Parce que c’est la vérité sur une période qui interpelle le conteur. La clé pour casser la caricature qui nous reste d’une époque dont Jim Morrisson est certainement le symbole. C'est la Californie des beatniks, la folie des années soixante, l’oubli que la génération du refus qu’il nous invite à découvrir est à la charnière d’une histoire de guerres et de révolutions, pas seulement musicale. Il est aussi une légende, cette star-étoile filante qui meure trop tôt.

Le narrateur est un activiste de la radio des années soixante. Il a vécu le rock avant l’abomination Beatles. Il raconte sa propre histoire et on s’immerge en 1968, à côté de Jim Morrison, installé sur le canapé de sa mère qui regarde Elvis Presley à l’émission de NBC[1], avant de dénoncer la traîtrise d’un père vice-amiral et de claquer la porte, sans un au revoir.

Je ne connaissais pas l’amour de Morrison pour Gene Vincent (le Be bop a lula, pour les plus jeunes de mes lecteurs), que l’on suit dans une incroyable virée parisienne où se mêlent tant de protagonistes de l’époque. Vous en ressortez avec l’impression d’avoir participé à la fête, la migraine en moins et quelques regrets pour le reste.

Surtout, écoutez bien Gene, quand, après quelques verres au bar du Cotton Café, il vous raconte la vérité sur la mort de Morrison.

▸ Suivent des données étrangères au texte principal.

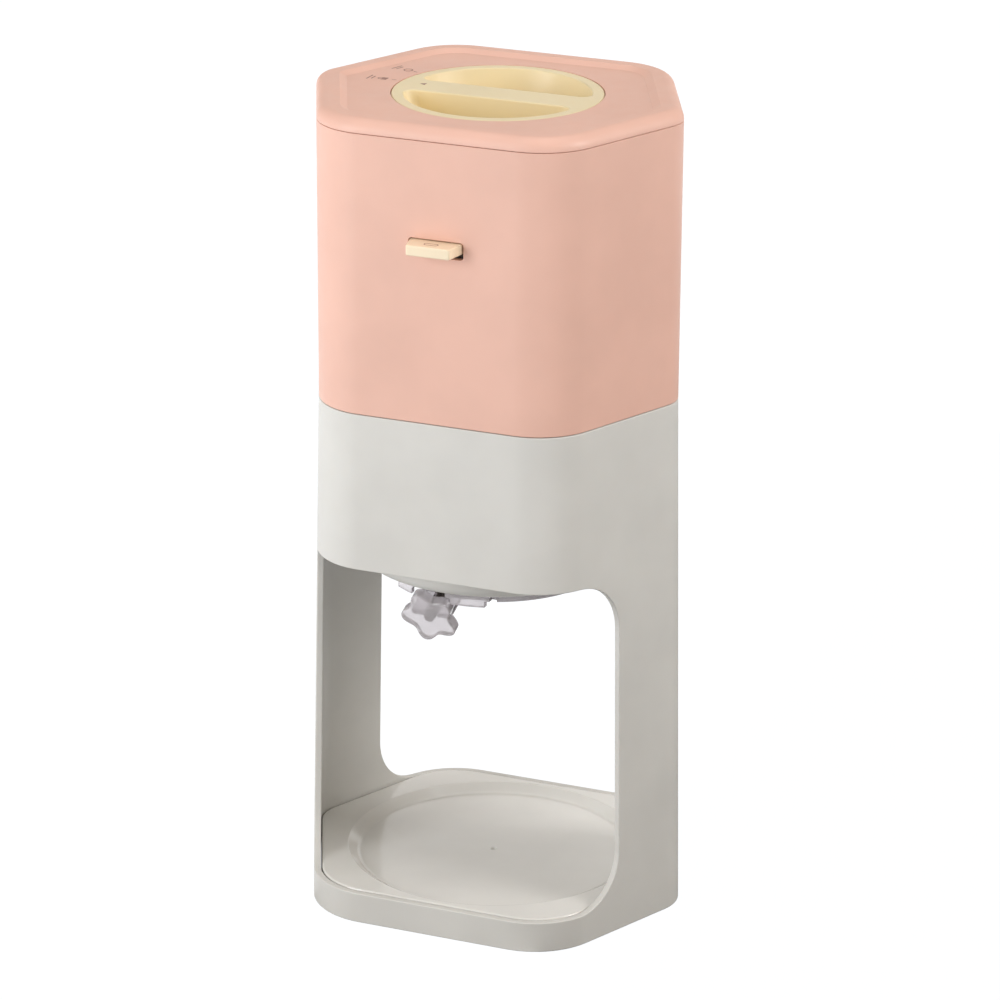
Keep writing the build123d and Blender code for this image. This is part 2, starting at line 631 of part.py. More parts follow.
PLUNGER_PLACE = (-4, -47, 292.7)
TAB_SIZE = (0.6, 3.0, 3.0)
TAB_PLACES = [(-6, -48, 303.7), (0, -48, 303.7), (6, -48, 303.7)]
lever_low = LEVER_Z - LEVER_THICK / 2
lever_high = LEVER_Z + LEVER_THICK / 2

with BuildPart() as switch_lever:
    with BuildSketch(Plane.XY.offset(lever_low)) as pad:
        Polygon((-LEVER_HALF_FRONT, LEVER_FRONT), (LEVER_HALF_FRONT, LEVER_FRONT),
                (LEVER_HALF_BACK, -HALF_DEPTH), (LEVER_HALF_BACK, LEVER_TAIL),
                (-LEVER_HALF_BACK, LEVER_TAIL), (-LEVER_HALF_BACK, -HALF_DEPTH), align=None)
        fillet(pad.vertices().group_by(Axis.Y)[0], 1.0)
    extrude(amount=LEVER_THICK)
    fillet(switch_lever.faces().sort_by(Axis.Y)[0].edges().filter_by(Axis.X), LEVER_ROUND)
    with Locations((0, LEVER_PIN_Y, LEVER_Z)):
        Cylinder(HUB_OUTER, 2 * LEVER_HALF_BACK, rotation=(0, 90, 0))
        Cylinder(PIN_RADIUS + RUN, 2 * CHEEK_HALF, rotation=(0, 90, 0), mode=Mode.SUBTRACT)
save(switch_lever.part, "switch_lever")

with BuildPart() as lever_pin:
    with Locations((0, LEVER_PIN_Y, LEVER_Z)):
        Cylinder(PIN_RADIUS, 2 * (CHEEK_HALF + CHEEK_THICK), rotation=(0, 90, 0))
save(lever_pin.part, "lever_pin")

with BuildPart() as lever_bracket:
    for side in (-1, 1):
        with Locations((side * (CHEEK_HALF + CHEEK_THICK / 2), LEVER_PIN_Y, CHEEK_Z)):
            Box(CHEEK_THICK, *CHEEK_SIZE)
    with Locations((0, LEVER_PIN_Y - 0.5, SHELF_Z)):
        Box(2 * (CHEEK_HALF + CHEEK_THICK), *SHELF_SIZE)
    with Locations((0, *BRIDGE_PLACE)):
        Box(2 * (CHEEK_HALF + CHEEK_THICK), 6, CHEEK_THICK)
    with Locations((0, LEVER_SPRING_Y, LEVER_SPRING_LOW - GAP)):
        Cylinder(PEG_RADIUS, 2 * GAP)
    with Locations((0, LEVER_PIN_Y, LEVER_Z)):
        Cylinder(PIN_RADIUS, 3 * CHEEK_HALF, rotation=(0, 90, 0), mode=Mode.SUBTRACT)
save(lever_bracket.part, "lever_bracket")

with BuildPart() as lever_spring:
    lever_coil_height = lever_low - LEVER_SPRING_LOW - 2 * LEVER_WIRE - 0.1
    lever_pitch = lever_coil_height / LEVER_TURNS
    coil_centre = (0, LEVER_SPRING_Y, 0)
    with BuildLine(Plane.XY.offset(LEVER_SPRING_LOW + LEVER_WIRE + 0.05)) as small_coil:
        Helix(pitch=lever_pitch, height=lever_coil_height, radius=LEVER_COIL_RADIUS, center=coil_centre)
    with BuildSketch(Plane(origin=small_coil.line @ 0, z_dir=small_coil.line % 0)):
        Circle(LEVER_WIRE)
    sweep(path=small_coil.line)
save(lever_spring.part, "lever_spring")

with BuildPart() as micro_switch:
    with Locations(SWITCH_PLACE):
        Box(*SWITCH_SIZE)
        Cylinder(SWITCH_PIN_RADIUS, 2 * CHEEK_HALF, rotation=(0, 90, 0))
    with Locations(PLUNGER_PLACE):
        Cylinder(PEG_RADIUS, 1.2)
    with Locations(*TAB_PLACES):
        Box(*TAB_SIZE)
save(micro_switch.part, "micro_switch")

# ======================= Clear blade case and its adjuster =======================
CASE_LOW = 138.5
CASE_FLANGE_TOP = DOME_LOW - GAP
CASE_DECK = (144.0, 147.0)
CASE_INNER = 36.0
CASE_OUTER = 38.5
CASE_FLANGE_RADIUS = 44.5
SKIRT_LOW = 136.0
SKIRT_GAPS = ((-60, -28), (-20, -1.5), (12.5, 60))
SKIRT_THICK = 2.4
SKIRT_BACK = 30.0
FRONT_CUT_Y = -45.0
FLANGE_SLIT = (15.8, 2.8)
SLIT_LEAVE = 1.6
FORK_NOTCH = (15.4, 14.0)
FORK_NOTCH_Y = -42.0
NOTCH_LEAVE = 2.4
DECK_HUB_RADIUS = 4.0
BLADE_OPENING_Y = (-15.0, 5.0)
WEB_PLACE = (-24.0, 139.0)
WEB_SIZE = (2.0, 12.0, 12.0)
BRIDGE = (18.5, 21.5)
BRIDGE_HALF = 3.4
FORK_THICK = 2.4
FORK_INNER = 2.6
FORK_OUTER = 8.2
FORK_NEAR = 5.6
FORK_FAR = 24.0
KNOB_THICK = 5.2
KNOB_MEAN = 10.4
KNOB_WAVE = 1.6
KNOB_LOBES = 5
KNOB_STEPS = 40
KNOB_TURN = 112.0
COLLAR_RADIUS = 2.3
HOLDER_NEAR = 25.6
HOLDER_FAR = 43.0
BLADE_REACH = 48.0
BLADE_LIFT = 3.2
BLADE_THICK = 0.6
BLADE_LEFT = -30.0
BLADE_RIGHT = -5.0
BLADE_BEVEL = 1.4
KNOB_ROUND = 0.8
KNOB_SKIN = 1.2
COLLARS = [(KNOB_THICK, KNOB_THICK + 1.4), (16.8, 18.2), (21.8, 23.4)]
FOOT_HALF = 5.4
FOOT_DROP = 3.6
BLADE_SCREW_DEPTH = 36.0
BLADE_SCREW_PLACES = (-9.5, 2.0)
BLADE_SCREW_RADIUS = 0.9
BLADE_SCREW_HEAD = (1.7, 0.9)
BLADE_SCREW_LENGTH = 3.0

tilt = radians(SCREW_TILT)
screw_plane = Plane(origin=(SCREW_X, SCREW_Y, SCREW_Z), x_dir=(1, 0, 0), z_dir=(0, -cos(tilt), -sin(tilt)))


def tilted_box(near, far, left, right, low, high, mode=Mode.ADD):
    """Box along the screw: near and far run inwards from the knob's face, low and high across it."""
    with BuildSketch(screw_plane.offset(-near), mode=Mode.PRIVATE) as section:
        with Locations(((left + right) / 2 - SCREW_X, (low + high) / 2)):
            Rectangle(right - left, high - low)
    extrude(section.sketch, amount=near - far, mode=mode)


def tilted_rod(near, far, radius, mode=Mode.ADD):
    """Round rod along the screw."""
    with BuildSketch(screw_plane.offset(-near), mode=Mode.PRIVATE) as section:
        Circle(radius)
    extrude(section.sketch, amount=near - far, mode=mode)


def knob_points():
    """Soft star outline of the knob, with one lobe at the knob's turn."""
    points = []
    for step in range(KNOB_STEPS):
        turn = 360 * step / KNOB_STEPS
        reach = KNOB_MEAN + KNOB_WAVE * cos(radians(KNOB_LOBES * (turn - KNOB_TURN)))
        points.append((reach * cos(radians(turn)), reach * sin(radians(turn))))
    return points


def blade_screw_spot(place, up):
    """Where a blade screw stands, at a height over the screw's axis, with the local y along it."""
    return screw_plane.offset(-BLADE_SCREW_DEPTH).location * Location((place, up, 0))


with BuildPart() as blade_case:
    ring(CASE_LOW, CASE_DECK[1], CASE_INNER, CASE_OUTER)
    ring(CASE_LOW, CASE_FLANGE_TOP, CASE_INNER, CASE_FLANGE_RADIUS)
    ring(SKIRT_LOW, CASE_LOW + 0.5, CASE_FLANGE_RADIUS - SKIRT_THICK, CASE_FLANGE_RADIUS)
    with Locations((0, HALF_DEPTH - SKIRT_BACK, (SKIRT_LOW + CASE_LOW) / 2)):
        Box(2 * HALF_WIDTH, 2 * HALF_DEPTH, CASE_LOW - SKIRT_LOW, mode=Mode.SUBTRACT)
    for low_x, high_x in SKIRT_GAPS:
        with Locations(((low_x + high_x) / 2, FRONT_CUT_Y, SKIRT_LOW)):
            Box(high_x - low_x, 40, 2 * (CASE_LOW - SKIRT_LOW), mode=Mode.SUBTRACT)
    with Locations((FLANGE_SLIT[0], FRONT_CUT_Y, CASE_LOW)):
        Box(FLANGE_SLIT[1], 12, 2 * (CASE_FLANGE_TOP - CASE_LOW) - SLIT_LEAVE, mode=Mode.SUBTRACT)
    with Locations((SCREW_X, FORK_NOTCH_Y, CASE_LOW)):
        Box(*FORK_NOTCH, 2 * (CASE_FLANGE_TOP - CASE_LOW) - NOTCH_LEAVE, mode=Mode.SUBTRACT)
    ring(CASE_DECK[0], CASE_DECK[1], DECK_HUB_RADIUS - 1, CASE_OUTER)
    disc(CASE_DECK[0], CASE_DECK[1], DECK_HUB_RADIUS)
    with Locations(((BLADE_LEFT + BLADE_RIGHT) / 2, sum(BLADE_OPENING_Y) / 2, CASE_DECK[0] + 1)):
        Box(BLADE_RIGHT - BLADE_LEFT + 3, BLADE_OPENING_Y[1] - BLADE_OPENING_Y[0], 12, mode=Mode.SUBTRACT)
    for side in (-1, 1):
        near_side = SCREW_X + side * FORK_INNER
        far_side = SCREW_X + side * FORK_OUTER
        low_x, high_x = min(near_side, far_side), max(near_side, far_side)
        tilted_box(FORK_NEAR, FORK_FAR, low_x, high_x, -FORK_THICK / 2, FORK_THICK / 2)
        with Locations((SCREW_X + side * (FORK_OUTER - WEB_SIZE[0] / 2), *WEB_PLACE)):
            Box(*WEB_SIZE)
    tilted_box(BRIDGE[0], BRIDGE[1], SCREW_X - FORK_OUTER, SCREW_X + FORK_OUTER, -BRIDGE_HALF, BRIDGE_HALF)
    tilted_rod(BRIDGE[0] - 2, FORK_FAR, SCREW_RADIUS + RUN, mode=Mode.SUBTRACT)
save(blade_case.part, "blade_case")

with BuildPart() as adjuster_knob:
    with BuildSketch(screw_plane.offset(-KNOB_THICK)):
        with BuildLine():
            Spline(*knob_points(), periodic=True)
        make_face()
    extrude(amount=KNOB_THICK)
    fillet(adjuster_knob.faces().filter_by(GeomType.PLANE).edges(), KNOB_ROUND)
    tilted_rod(KNOB_SKIN, KNOB_THICK, SCREW_RADIUS, mode=Mode.SUBTRACT)
save(adjuster_knob.part, "adjuster_knob")

with BuildPart() as adjuster_screw:
    tilted_rod(KNOB_SKIN, HOLDER_NEAR + 3.4, SCREW_RADIUS)
    for near, far in COLLARS:
        tilted_rod(near, far, COLLAR_RADIUS)
save(adjuster_screw.part, "adjuster_screw")

with BuildPart() as blade_holder:
    tilted_box(HOLDER_NEAR, HOLDER_NEAR + 6, SCREW_X - FOOT_HALF, SCREW_X + FOOT_HALF, -FOOT_DROP, BLADE_LIFT)
    tilted_box(HOLDER_NEAR + 3.6, HOLDER_FAR, BLADE_LEFT, BLADE_RIGHT, -0.4, BLADE_LIFT)
    tilted_rod(HOLDER_NEAR - 1, HOLDER_NEAR + 4.4, SCREW_RADIUS + RUN, mode=Mode.SUBTRACT)
    for place in BLADE_SCREW_PLACES:
        with Locations(blade_screw_spot(place, BLADE_LIFT)):
            Cylinder(BLADE_SCREW_RADIUS, 5, rotation=(90, 0, 0), mode=Mode.SUBTRACT)
save(blade_holder.part, "blade_holder")

with BuildPart() as blade:
    side_plane = Plane(origin=(BLADE_LEFT + 0.5, SCREW_Y, SCREW_Z), x_dir=-screw_plane.z_dir, z_dir=(1, 0, 0))
    blade_top = BLADE_LIFT + BLADE_THICK
    with BuildSketch(side_plane):
        Polygon((HOLDER_NEAR + 6, BLADE_LIFT), (BLADE_REACH - BLADE_BEVEL, BLADE_LIFT),
                (BLADE_REACH, blade_top), (HOLDER_NEAR + 6, blade_top), align=None)
    extrude(amount=BLADE_RIGHT - BLADE_LEFT - 1)
    for place in BLADE_SCREW_PLACES:
        with Locations(blade_screw_spot(place, BLADE_LIFT)):
            Cylinder(BLADE_SCREW_RADIUS + 0.1, 5, rotation=(90, 0, 0), mode=Mode.SUBTRACT)
save(blade.part, "blade")

with BuildPart() as blade_screws:
    for place in BLADE_SCREW_PLACES:
        with Locations(blade_screw_spot(place, blade_top + BLADE_SCREW_HEAD[1] / 2)):
            Cylinder(*BLADE_SCREW_HEAD, rotation=(90, 0, 0))
        with Locations(blade_screw_spot(place, blade_top - BLADE_SCREW_LENGTH / 2)):
            Cylinder(BLADE_SCREW_RADIUS, BLADE_SCREW_LENGTH, rotation=(90, 0, 0))
save(blade_screws.part, "blade_screws")
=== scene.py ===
"""Looks of the shaved ice maker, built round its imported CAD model. Metres, in the CAD frame."""
import json
from math import cos, pi, radians, sin

import bmesh
import bpy
from mathutils import Matrix, Vector


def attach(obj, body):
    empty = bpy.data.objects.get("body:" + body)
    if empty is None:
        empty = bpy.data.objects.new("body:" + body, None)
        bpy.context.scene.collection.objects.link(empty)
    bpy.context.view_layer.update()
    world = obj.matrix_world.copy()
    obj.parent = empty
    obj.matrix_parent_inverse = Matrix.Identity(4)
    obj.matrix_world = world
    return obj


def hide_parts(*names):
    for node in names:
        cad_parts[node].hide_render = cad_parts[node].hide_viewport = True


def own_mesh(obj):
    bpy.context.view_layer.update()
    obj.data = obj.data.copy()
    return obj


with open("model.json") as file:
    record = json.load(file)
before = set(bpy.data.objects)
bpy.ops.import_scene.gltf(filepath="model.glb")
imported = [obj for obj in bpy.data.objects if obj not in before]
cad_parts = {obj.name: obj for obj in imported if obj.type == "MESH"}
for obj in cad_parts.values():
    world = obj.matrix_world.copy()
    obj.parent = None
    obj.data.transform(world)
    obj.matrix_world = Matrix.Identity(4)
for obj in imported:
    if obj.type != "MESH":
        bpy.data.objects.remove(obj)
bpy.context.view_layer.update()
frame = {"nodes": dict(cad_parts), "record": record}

MM = 0.001
NOISE_SPAN = (0.3, 0.7)


# ---------------------------------------------------------------- materials
def new_material(name):
    """Node material, its node tree and its Principled shader."""
    material = bpy.data.materials.new(name)
    material.use_nodes = True
    tree = material.node_tree
    return material, tree, tree.nodes["Principled BSDF"]


def noise(tree, scale, detail, stretch=(1, 1, 1)):
    """Noise texture in object space, with its own mapping."""
    where = tree.nodes.new("ShaderNodeTexCoord")
    mapping = tree.nodes.new("ShaderNodeMapping")
    mapping.inputs["Scale"].default_value = stretch
    texture = tree.nodes.new("ShaderNodeTexNoise")
    texture.inputs["Scale"].default_value = scale
    texture.inputs["Detail"].default_value = detail
    tree.links.new(where.outputs["Object"], mapping.inputs["Vector"])
    tree.links.new(mapping.outputs["Vector"], texture.inputs["Vector"])
    return texture.outputs["Fac"]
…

Embareck n’est pas loin, il prend des notes et évite de vous regarder, laissant Simmons vous décrire la rencontre parisienne qui entraîna la disparition du chanteur. Le journaliste enquêteur que fut l’écrivain n’est jamais loin de nous. Il colle aux faits, interroge les témoins, imagine le reste et vous envoie sa vérité qui ne laisse aucun doute : « entre la vérité et le mensonge, existe une zone libre appelée roman » nous avait-il prévenu en deuxième de couverture, citant un détective célèbre.

J’ai pris du plaisir à lire ce roman.

J’ai fait une place à Jim Morrison et le diable boiteux près de mon fauteuil aux cigares, dans le salon, parce qu’il faudra le relire, ce sacré livre, piocher des anecdotes et rire encore de ses facéties.

Il est « le » roman de la rentrée 2016.

Patrick de Friberg

Michel Embareck, Jim Morrison et le diable boiteux, L'Archipel, août 2016,192 pages, 17 €

[1] Enfin, sans vouloir gâcher les quelques détails qu’il nous offre sur Elvis Presley, j’aimerai juste lui rappeler que John Barnett nous a déjà confirmé que le chanteur est vivant, il vit sur une île des Caraïbes avec JFK, goûtant d’une vieillesse au calme, la main encore agile sur son ukulélé, le genou moins souple, mais le regard enamouré de l’amant satisfait.